Для России участие в процессе глобальных трансформаций и в борьбе за место в многополярной системе мира определяется двумя важнейшими факторами. С одной стороны, это геоэкономическая несамодостаточность, невозможность претендовать на статус центра силы в нынешних геоэкономических границах, даже с учетом ликвидации наиболее опасных технологических и инфраструктурных уязвимостей (что происходило с разной степенью успешности с 2014 года), а также очевидного прогресса в освоении арктических пространств, (что сняло реально существовавшую в начале 2000-х угрозу интернационализации Арктики). С другой стороны, реальным ограничителем потенциала участия России в формировании многополярного мира является невозможность решения геоэкономических задач на нынешнем уровне внутреннего пространственного развития и при нынешнем уровне социальной несбалансированности страны.

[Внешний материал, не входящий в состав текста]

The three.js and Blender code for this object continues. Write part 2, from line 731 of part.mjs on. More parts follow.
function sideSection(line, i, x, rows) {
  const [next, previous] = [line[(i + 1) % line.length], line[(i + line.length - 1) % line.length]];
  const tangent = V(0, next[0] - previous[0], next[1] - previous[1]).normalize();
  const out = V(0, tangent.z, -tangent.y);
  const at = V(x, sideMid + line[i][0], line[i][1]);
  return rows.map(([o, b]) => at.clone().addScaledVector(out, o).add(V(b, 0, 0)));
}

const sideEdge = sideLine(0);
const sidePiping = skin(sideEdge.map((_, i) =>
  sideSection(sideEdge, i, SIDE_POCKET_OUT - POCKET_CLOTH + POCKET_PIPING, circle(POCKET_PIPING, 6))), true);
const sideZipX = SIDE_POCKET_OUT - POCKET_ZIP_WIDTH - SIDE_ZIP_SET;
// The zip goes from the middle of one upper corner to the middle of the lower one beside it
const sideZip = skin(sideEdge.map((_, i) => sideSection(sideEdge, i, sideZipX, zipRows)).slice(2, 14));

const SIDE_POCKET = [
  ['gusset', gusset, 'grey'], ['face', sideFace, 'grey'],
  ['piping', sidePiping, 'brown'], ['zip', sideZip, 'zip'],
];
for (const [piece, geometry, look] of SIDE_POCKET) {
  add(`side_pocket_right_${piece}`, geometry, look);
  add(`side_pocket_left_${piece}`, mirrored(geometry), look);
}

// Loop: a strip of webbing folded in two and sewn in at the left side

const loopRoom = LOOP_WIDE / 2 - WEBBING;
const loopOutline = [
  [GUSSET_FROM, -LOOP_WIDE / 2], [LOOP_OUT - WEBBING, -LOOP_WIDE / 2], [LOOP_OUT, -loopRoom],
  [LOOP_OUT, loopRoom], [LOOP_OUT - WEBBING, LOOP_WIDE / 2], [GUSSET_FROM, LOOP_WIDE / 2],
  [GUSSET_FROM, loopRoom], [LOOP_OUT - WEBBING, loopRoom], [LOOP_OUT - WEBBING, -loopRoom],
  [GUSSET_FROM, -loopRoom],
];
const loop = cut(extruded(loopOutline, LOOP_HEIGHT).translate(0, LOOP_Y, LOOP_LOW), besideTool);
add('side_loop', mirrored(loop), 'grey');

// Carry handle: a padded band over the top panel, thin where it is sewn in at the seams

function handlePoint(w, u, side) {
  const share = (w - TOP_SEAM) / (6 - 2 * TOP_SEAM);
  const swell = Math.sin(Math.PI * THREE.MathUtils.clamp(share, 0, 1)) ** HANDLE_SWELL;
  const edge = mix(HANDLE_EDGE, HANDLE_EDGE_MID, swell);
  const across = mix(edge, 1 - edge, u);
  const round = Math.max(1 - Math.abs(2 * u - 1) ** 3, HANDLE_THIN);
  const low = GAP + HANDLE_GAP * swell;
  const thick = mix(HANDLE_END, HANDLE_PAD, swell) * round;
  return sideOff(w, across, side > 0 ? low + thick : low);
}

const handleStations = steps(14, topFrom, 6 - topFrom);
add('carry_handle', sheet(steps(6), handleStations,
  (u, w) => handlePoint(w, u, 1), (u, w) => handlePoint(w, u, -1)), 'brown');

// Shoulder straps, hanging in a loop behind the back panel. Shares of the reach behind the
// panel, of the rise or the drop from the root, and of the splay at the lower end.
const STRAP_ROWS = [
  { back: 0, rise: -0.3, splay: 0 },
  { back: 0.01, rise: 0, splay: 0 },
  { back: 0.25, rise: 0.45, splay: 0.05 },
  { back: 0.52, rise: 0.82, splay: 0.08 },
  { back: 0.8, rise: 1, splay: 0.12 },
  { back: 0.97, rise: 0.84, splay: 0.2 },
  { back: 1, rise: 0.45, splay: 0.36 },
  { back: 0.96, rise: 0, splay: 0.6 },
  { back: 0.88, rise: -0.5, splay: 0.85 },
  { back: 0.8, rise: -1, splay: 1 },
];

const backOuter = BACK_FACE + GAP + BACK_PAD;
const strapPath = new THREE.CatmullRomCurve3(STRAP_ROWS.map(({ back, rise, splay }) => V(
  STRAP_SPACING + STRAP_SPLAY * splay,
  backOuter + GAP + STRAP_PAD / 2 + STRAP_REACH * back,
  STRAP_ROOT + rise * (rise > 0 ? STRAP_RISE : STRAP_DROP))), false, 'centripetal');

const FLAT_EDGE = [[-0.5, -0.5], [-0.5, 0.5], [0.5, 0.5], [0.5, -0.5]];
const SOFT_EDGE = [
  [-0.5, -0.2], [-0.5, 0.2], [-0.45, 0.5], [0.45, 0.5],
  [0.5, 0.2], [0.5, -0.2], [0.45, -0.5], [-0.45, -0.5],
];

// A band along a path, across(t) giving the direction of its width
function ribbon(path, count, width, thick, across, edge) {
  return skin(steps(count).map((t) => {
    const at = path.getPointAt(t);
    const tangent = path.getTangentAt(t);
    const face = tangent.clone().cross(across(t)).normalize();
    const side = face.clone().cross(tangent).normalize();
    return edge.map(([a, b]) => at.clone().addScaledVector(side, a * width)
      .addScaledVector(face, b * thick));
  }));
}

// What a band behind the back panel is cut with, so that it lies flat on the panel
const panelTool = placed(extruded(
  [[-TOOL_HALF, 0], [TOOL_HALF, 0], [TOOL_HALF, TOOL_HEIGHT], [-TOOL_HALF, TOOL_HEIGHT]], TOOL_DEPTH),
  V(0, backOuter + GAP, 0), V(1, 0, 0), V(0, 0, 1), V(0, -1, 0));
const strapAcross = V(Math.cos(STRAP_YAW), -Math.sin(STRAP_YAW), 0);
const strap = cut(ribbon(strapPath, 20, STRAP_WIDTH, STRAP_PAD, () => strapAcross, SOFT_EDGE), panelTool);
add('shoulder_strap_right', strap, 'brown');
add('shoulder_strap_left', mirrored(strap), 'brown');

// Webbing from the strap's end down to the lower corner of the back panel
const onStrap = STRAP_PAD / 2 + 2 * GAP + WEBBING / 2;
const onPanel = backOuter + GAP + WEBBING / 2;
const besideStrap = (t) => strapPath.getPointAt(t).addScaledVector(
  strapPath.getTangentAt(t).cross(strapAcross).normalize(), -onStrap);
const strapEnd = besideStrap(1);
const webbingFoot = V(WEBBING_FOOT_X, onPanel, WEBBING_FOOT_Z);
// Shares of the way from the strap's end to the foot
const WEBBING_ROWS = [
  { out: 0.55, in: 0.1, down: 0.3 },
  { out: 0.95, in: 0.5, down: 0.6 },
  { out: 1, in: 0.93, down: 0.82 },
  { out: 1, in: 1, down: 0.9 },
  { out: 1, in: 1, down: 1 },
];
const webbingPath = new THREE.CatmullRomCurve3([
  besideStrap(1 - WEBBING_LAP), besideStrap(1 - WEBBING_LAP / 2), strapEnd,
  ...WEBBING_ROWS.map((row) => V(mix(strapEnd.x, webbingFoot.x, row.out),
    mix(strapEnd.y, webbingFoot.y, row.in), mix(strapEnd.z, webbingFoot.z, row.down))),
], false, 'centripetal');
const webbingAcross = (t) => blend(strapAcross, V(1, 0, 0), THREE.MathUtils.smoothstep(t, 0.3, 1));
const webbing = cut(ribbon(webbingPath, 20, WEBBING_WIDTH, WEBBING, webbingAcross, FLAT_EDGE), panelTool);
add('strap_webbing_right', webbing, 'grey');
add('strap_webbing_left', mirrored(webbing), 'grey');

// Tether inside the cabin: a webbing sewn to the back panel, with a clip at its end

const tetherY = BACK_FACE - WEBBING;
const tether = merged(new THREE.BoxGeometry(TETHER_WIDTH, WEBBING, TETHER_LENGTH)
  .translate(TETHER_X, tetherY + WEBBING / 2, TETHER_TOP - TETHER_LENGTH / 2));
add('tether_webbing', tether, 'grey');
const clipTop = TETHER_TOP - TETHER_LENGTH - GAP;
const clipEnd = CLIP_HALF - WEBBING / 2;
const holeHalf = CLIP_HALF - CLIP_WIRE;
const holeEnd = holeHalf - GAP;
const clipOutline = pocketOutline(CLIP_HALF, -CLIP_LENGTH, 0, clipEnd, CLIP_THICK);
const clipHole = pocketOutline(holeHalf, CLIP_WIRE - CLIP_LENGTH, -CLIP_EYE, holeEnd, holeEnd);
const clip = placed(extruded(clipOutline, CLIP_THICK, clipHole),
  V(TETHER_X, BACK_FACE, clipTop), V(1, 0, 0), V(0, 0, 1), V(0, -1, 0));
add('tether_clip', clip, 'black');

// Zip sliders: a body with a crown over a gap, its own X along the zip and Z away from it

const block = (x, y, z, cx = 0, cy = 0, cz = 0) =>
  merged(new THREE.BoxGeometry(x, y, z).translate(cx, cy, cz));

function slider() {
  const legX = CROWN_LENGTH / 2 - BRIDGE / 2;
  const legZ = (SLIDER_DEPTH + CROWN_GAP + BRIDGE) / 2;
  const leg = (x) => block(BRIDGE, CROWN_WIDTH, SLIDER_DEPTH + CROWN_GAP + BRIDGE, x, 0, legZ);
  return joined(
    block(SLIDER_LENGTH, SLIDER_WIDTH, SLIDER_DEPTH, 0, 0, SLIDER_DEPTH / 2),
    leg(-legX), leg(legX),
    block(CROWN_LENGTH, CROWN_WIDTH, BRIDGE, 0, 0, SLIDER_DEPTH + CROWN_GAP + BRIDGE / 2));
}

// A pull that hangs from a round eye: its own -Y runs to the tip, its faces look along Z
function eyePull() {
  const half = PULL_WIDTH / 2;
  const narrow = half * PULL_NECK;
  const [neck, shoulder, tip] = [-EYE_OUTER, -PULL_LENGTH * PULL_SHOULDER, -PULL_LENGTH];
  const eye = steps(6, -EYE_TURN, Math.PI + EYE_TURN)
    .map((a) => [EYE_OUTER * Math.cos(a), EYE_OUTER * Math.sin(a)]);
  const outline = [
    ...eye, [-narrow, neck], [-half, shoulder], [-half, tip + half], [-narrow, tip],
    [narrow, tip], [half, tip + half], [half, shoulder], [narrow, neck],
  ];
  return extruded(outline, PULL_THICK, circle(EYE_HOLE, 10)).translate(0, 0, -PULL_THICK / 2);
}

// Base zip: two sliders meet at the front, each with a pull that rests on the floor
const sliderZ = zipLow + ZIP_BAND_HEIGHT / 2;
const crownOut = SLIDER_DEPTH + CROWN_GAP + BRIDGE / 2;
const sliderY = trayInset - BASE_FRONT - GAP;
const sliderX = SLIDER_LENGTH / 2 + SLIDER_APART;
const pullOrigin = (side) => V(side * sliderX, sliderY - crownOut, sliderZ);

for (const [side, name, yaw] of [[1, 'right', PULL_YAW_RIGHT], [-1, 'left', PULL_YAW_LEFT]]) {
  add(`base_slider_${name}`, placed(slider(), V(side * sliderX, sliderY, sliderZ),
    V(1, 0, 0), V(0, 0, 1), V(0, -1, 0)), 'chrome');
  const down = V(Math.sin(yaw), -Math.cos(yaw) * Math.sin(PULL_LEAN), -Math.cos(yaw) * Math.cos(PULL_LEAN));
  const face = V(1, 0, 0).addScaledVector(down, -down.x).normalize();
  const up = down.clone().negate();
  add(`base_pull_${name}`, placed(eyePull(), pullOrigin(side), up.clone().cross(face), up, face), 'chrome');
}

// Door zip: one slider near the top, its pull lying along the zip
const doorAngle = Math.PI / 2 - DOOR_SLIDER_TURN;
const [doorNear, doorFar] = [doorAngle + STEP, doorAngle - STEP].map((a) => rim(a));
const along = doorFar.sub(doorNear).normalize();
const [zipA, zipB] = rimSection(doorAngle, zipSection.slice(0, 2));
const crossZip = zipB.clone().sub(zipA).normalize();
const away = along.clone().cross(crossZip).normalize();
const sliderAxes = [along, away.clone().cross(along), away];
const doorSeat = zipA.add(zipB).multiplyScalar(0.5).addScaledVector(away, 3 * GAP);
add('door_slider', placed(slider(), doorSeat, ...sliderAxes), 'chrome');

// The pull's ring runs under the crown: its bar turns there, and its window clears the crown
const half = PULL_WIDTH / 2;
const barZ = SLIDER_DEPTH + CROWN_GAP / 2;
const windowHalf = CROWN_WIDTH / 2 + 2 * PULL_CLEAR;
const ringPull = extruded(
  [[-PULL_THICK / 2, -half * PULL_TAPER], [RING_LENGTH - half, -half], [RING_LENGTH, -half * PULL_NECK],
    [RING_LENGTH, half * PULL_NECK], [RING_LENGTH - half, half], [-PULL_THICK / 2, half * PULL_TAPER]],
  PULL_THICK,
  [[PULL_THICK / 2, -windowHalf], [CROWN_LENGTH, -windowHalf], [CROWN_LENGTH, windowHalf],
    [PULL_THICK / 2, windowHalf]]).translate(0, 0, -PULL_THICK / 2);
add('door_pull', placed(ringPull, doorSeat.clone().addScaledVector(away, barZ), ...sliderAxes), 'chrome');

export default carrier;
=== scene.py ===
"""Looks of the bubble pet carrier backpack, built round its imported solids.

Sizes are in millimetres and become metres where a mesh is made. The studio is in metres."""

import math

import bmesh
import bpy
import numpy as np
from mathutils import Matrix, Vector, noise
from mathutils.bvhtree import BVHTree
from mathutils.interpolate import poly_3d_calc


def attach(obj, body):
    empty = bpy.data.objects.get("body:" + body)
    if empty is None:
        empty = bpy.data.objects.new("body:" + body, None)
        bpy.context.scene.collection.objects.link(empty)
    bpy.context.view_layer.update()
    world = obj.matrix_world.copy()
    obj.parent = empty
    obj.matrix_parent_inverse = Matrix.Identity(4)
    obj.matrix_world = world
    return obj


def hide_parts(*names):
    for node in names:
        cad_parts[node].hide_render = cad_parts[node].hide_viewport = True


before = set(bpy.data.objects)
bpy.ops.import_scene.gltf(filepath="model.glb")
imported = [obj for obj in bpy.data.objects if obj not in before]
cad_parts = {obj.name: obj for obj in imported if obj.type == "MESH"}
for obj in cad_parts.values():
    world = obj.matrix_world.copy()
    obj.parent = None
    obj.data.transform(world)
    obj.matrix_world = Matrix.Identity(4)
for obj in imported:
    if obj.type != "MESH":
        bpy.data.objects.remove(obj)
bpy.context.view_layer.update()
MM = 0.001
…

Иными словами, задача превращения России в участника глобальной конкуренции за влияние в многополярном мире не может быть решена только на внешних площадках и за счет внешних площадок. Речь должна идти о необходимости нового освоения и разумной, технологически опережающей реиндустриализации России со сдвигом фокуса промышленного развития на юго-восток страны.
Социальная целостность страны должна стать главным критерием успешности ее развития и предпосылкой к реализации геоэкономического потенциала. Главной задачей становится ускоренная выработка новой социальной модели развития, основанной не только на принципах разумного государственного патернализма и социального солидаризма, но и на стратегическом управлении социальными изменениями. Где здесь найдет для себя место — и найдет ли в принципе — «невидимая рука рынка», еще только предстоит выяснить. Но то, что российское государство должно переосмыслить с помощью общества само себя, включая свою роль в формировании постглобальной экономики и социальной сферы, ясно уже сейчас.